IF a week is a long time in politics, a month can seem more like a century in the working life of a journalist. After five weeks reluctant absence from this privileged space, I return to find an altered state. How else can one describe the news of not one, but two resignations by powerful men from public life?
This is not written in any spirit of gloating. On the contrary the decisions of Bishop Brendan Comiskey two weeks ago, and of Bobby Molloy yesterday, should be welcomed, with some gratitude, by the citizens of both parts of Ireland. Whatever the individual motives that prompted each man to act - and obviously these were a mix of political and personal pressures - the end result is the same.
A prince of the church and a senior politician have accepted responsibility publicly for their mistakes and admitted that their failures are such as to leave them no course but to give up their jobs. In a society where it is almost unheard of for public figures to accept blame, let alone resign, for their past actions, this must (surely?) have an impact on the way that church and state conduct their affairs.
The resignations appear to have taken the media and the general public by surprise. The full story of Bobby Molloy's attempts to contact a high court judge, on behalf of the defendant's relative, in an appalling case of incestuous rape, is still unfolding. But one has only to contrast the former minister's swift and dignified statement yesterday morning with the shuffling and prevarication of Ray Burke, Hugh O'Flaherty, Michael Lowry, etc., to understand the public amazement.
By contrast, the fact that both Mary Harney and Bertie Ahern had already moved to support Mr Molloy and express the view that his actions did not amount to a resigning matter came as no surprise at all. For many people it simply underlined how far the Tánaiste, despite her repeated calls for probity in public life, has fallen into line with traditional Fianna Fáil thinking on such issues.
Ms Harney was at it again yesterday in an article in this newspaper stressing the Progressive Democrats' commitment to the path of incorruptible virtue. "My vision for Ireland is for the content of our character, not just for things. I want high standards to be our starting point, our very heart and soul, our shared values," she wrote. How ironic that it should be left to Bobby Molloy, by departing from politics and from the PDs, to indicate how those words might be given practical effect.
THE case of Bishop Brendan Comiskey is rather different. His failure to deal with the case of Father Sean Fortune has caused enormous, perhaps irreparable, suffering to many innocent people. The facts have been known for a long time. My colleague, Alison O'Connor, chronicled the whole sorry story in her fine book A Message from Heaven. The BBC documentary, in which a number of Father Fortune's victims were given space to speak of their experiences, gave wider publicity to these facts.
Brendan Comiskey is not the first nor the last Irish bishop to have failed grossly in his duty to protect innocent children in cases of sexual and physical abuse. As the televised excerpts of the Hierarchy's press conference at Maynooth earlier this week demonstrated all too clearly the instinct to safeguard the institution, if necessary by protecting the abuser, still runs very deep.
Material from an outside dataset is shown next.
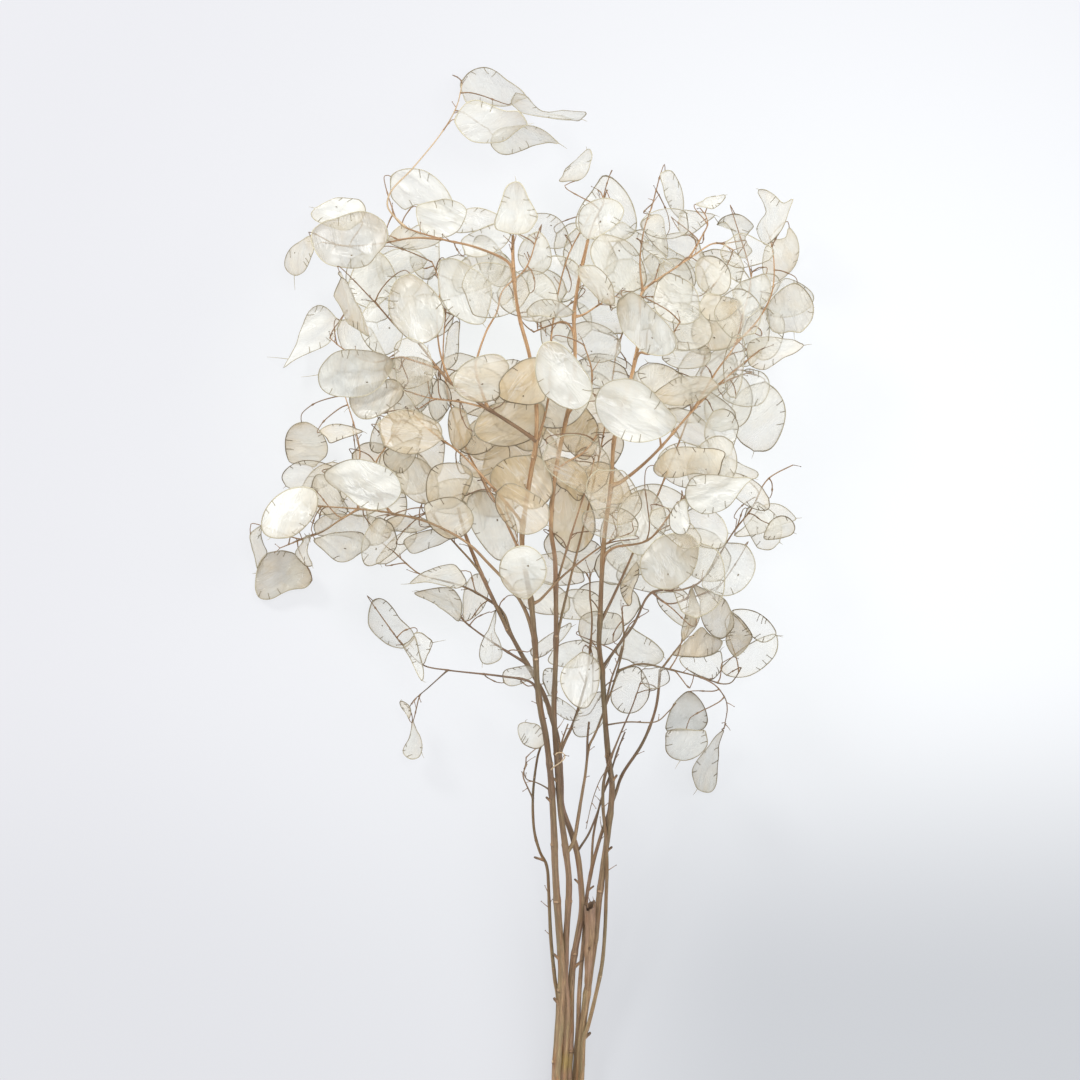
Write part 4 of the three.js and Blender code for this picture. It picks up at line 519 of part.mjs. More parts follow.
function toMesh(name, manifold, colour, roughness) {
  const m = manifold.getMesh();
  const g = new THREE.BufferGeometry();
  const n = m.vertProperties.length / m.numProp;
  const xyz = new Float32Array(n * 3);
  for (let i = 0; i < n; i++) {
    xyz[3 * i] = m.vertProperties[m.numProp * i];
    xyz[3 * i + 1] = m.vertProperties[m.numProp * i + 1];
    xyz[3 * i + 2] = m.vertProperties[m.numProp * i + 2];
  }
  g.setAttribute('position', new THREE.BufferAttribute(xyz, 3));
  g.setIndex(new THREE.BufferAttribute(new Uint32Array(m.triVerts), 1));
  g.computeVertexNormals();
  const mesh = new THREE.Mesh(g, new THREE.MeshStandardMaterial({
    color: colour, roughness, metalness: 0, side: THREE.DoubleSide,
  }));
  mesh.name = name;
  return mesh;
}

const V = (a, i = 0) => new THREE.Vector3(a[i], a[i + 1], a[i + 2]);
const plant = new THREE.Group();
plant.name = 'honesty';
const stems = new THREE.Group();
const racemes = new THREE.Group();
plant.add(stems, racemes);
plant.position.set(-ORIGIN_X, -ORIGIN_Y, 0);

// ------------------------------------------------------------- the pieces
// root collar: a short tapered trunk with an oval section, cut off square
{
  const rings = [0, 0.1, 0.35, 0.65, 0.9, 1];
  const rx = [10.6, 11.6, 11.0, 9.4, 8.6, 8.4];
  const rz = [9.6, 10.4, 10.0, 9.0, 8.4, 8.2];
  const cx = [16.6, 16.7, 17.2, 17.0, 16.4, 16.2];
  const section = [];
  for (let k = 0; k < rings.length; k++) {
    const y = COLLAR_TOP_Y - GAP - rings[k] * COLLAR_LENGTH;
    const ring = [];
    for (let i = 0; i < COLLAR_SIDES; i++) {
      const a = (2 * Math.PI * i) / COLLAR_SIDES;
      const w = 1 + 0.05 * Math.sin(3 * a + 0.8 * k);
      ring.push([cx[k] + Math.cos(a) * rx[k] * w, y, 8.9 + 0.6 * (k < 2 ? 1 : 0) + Math.sin(a) * rz[k] * w]);
    }
    section.push(ring);
  }
  const p = [];
  const tri = (a, b, c) => p.push(...a, ...b, ...c);
  for (let k = 0; k < rings.length - 1; k++) {
    for (let i = 0; i < COLLAR_SIDES; i++) {
      const j = (i + 1) % COLLAR_SIDES;
      const [a, b, c, d] = [section[k][i], section[k][j], section[k + 1][j], section[k + 1][i]];
      tri(a, b, c);
      tri(a, c, d);
    }
  }
  const top = [cx[0], COLLAR_TOP_Y - GAP, 9.5];
  const end = [cx[5], COLLAR_TOP_Y - GAP - COLLAR_LENGTH, 8.9];
  for (let i = 0; i < COLLAR_SIDES; i++) {
    const j = (i + 1) % COLLAR_SIDES;
    tri(top, section[0][j], section[0][i]);
    tri(end, section[5][i], section[5][j]);
  }
  const g = new THREE.BufferGeometry();
  g.setAttribute('position', new THREE.BufferAttribute(new Float32Array(p), 3));
  let m = solid(g);
  m = onFloor(m);
  stems.add(toMesh('root_collar', m, COLOUR.collar, 0.85));
}

// the point of a polyline nearest to p
function nearest(line, p) {
  let best = line[0];
  let d = Infinity;
  const q = new THREE.Vector3();
  for (let i = 0; i < line.length - 1; i++) {
    new THREE.Line3(line[i], line[i + 1]).closestPointToPoint(p, true, q);
    if (q.distanceTo(p) < d) { d = q.distanceTo(p); best = q.clone(); }
  }
  return best;
}

// every stem and rachis, grown a little, so that what grows from it keeps clear
const axes = new Map();
for (const [name, pts] of STEMS) axes.set(name, { pts, sides: STEM_SIDES, steps: pts.length - 1 });
for (const [name, , pts, pods] of RACEMES) axes.set(name, { pts, sides: pods.length ? RACHIS_SIDES : STEM_SIDES, steps: Math.max(3, pts.length - 1) });
const clearance = new Map();
function clear(name) {
  if (!clearance.has(name)) {
    const a = axes.get(name);
    // it reaches past the tip, so that what carries on from there keeps clear too
    const n = a.pts.length;
    const d = V(a.pts[n - 1]).sub(V(a.pts[n - 2])).normalize().multiplyScalar(GAP + 0.25);
    const tip = a.pts[n - 1];
    const pts = a.pts.slice(0, n - 1).concat([[tip[0] + d.x, tip[1] + d.y, tip[2] + d.z, tip[3]]]);
    clearance.set(name, tube(pts, a.sides, a.steps, GAP));
  }
  return clearance.get(name);
}

for (const [name, pts] of STEMS) {
  const a = axes.get(name);
  let m = tube(pts, a.sides, a.steps).subtract(pastCollar);
  stems.add(toMesh(name, onFloor(whole(m)), COLOUR.stem, 0.8));
}

RACEMES.forEach(([name, parent, pts, pods], index) => {
  const a = axes.get(name);
  const solids = [tube(pts, a.sides, a.steps)];
  const spine = new THREE.CatmullRomCurve3(pts.map((p) => V(p)), false, 'centripetal').getSpacedPoints(a.steps);
  for (const row of pods) {
    const centre = V(row);
    const axis = V(row, 3).normalize();
    const normal = V(row, 6);
    normal.addScaledVector(axis, -normal.dot(axis)).normalize();
    const [length, width, stalk] = [row[9], row[10], row[11]];
    const path = stalk.map((p) => V(p));
    path[path.length - 1] = nearest(spine, path[path.length - 1]);
    solids.push(podOnStalk(centre, axis, normal, length, width, path));
  }
  let m = solids[0];
  for (let i = 1; i < solids.length; i++) m = m.add(solids[i]);
  if (name === 'stem_broken') {
    // a dead side axis: its broken end is a hollow shell, open at the top
    const n = pts.length;
    const [tip, before] = [V(pts[n - 1]), V(pts[n - 2])];
    const dir = tip.clone().sub(before).normalize();
    const deep = tip.clone().addScaledVector(dir, -BROKEN_DEPTH);
    const out = tip.clone().addScaledVector(dir, 3);
    const r = pts[n - 1][3] * 0.6;
    m = m.subtract(tube([[deep.x, deep.y, deep.z, r * 0.7], [tip.x, tip.y, tip.z, r],
      [out.x, out.y, out.z, r * 1.1]], STEM_SIDES, 2));
  }
  m = m.subtract(clear(parent));
  m = onFloor(whole(m));
  if (m.simplify) m = m.simplify(0.01);
  racemes.add(toMesh(name, m, COLOUR.pod[index % COLOUR.pod.length], 0.6));
});

export default plant;
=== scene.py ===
import math

import bpy
import numpy as np
from mathutils import Matrix, Vector


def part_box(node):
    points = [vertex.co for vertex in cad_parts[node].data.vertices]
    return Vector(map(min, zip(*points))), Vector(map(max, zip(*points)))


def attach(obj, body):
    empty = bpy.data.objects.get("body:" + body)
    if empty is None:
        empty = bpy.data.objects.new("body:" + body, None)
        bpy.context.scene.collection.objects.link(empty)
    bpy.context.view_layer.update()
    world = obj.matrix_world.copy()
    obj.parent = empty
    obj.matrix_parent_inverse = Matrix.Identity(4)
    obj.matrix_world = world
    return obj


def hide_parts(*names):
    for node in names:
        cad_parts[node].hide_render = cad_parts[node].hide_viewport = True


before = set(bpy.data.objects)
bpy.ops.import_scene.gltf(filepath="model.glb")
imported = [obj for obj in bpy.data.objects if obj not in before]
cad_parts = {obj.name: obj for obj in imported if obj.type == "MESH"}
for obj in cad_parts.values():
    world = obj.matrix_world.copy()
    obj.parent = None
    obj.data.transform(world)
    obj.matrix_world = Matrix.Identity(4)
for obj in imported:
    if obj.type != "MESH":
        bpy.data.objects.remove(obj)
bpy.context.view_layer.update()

# ---------------------------------------------------------------------------
# A dried honesty plant (Lunaria annua), cut and laid down.  Units in the
# tables are millimetres in plan from the centre of the picture; OFFSET takes
# them to the row frame.
# ---------------------------------------------------------------------------
OFFSET = np.array([6.91, 46.97, 0.0])
MM = 0.001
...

Over the years Dr Comiskey has struck many of us, not exactly fulsome admirers of the Catholic hierarchy, as a humane man who has struggled to open a wider debate within the church on issues such as clerical celibacy. He is also the first Irish bishop to accept publicly that his failure to deal with the problem of child sex abuse in his own diocese renders him unfit for his holy office.
His resignation has played an important part in forcing the Irish hierarchy, some of them very reluctantly, to face up to the enormity of their responsibility for what has happened to so many Irish children over they years.
I don't want to appear starry-eyed over these events. We have yet to see whether these resignations, welcome though they may be, will have a lasting impact. Both Bobby Molloy and Brendan Comiskey had their own reasons for the decisions which they made.
MR Molloy, after 37 years in the Dáil, had not achieved the kind of status he probably felt he deserved. As a loyal member of the Progressive Democrats he was often ignored in favour of more starry performers such as Michael McDowell. He had already indicated that he was reluctant to fight another general election. He must have known that this story would run and run particularly if, as now seems likely, there is more grime in the pot.
In Bishop Comiskey's case there were even stronger reasons for throwing in the towel. Whatever the nature of the Government's proposed inquiry into clerical abuse in the diocese of Ferns, it is going to be a difficult and extremely painful experience for everybody involved. Already there are arguments over how far the bishops will be prepared to co-operate, given the Vatican's sensitivities on the issue worldwide.
Whatever the motives that prompted Mr Molloy and Bishop Comiskey to act as they did, their resignations set an important precedent in Irish public life. It will not be quite so easy in future for men and women in powerful positions to shuffle off responsibility for their own failures and misjudgments. But this will only happen if we, the public, insist that they are held to account. It is an opportunity which we must not waste.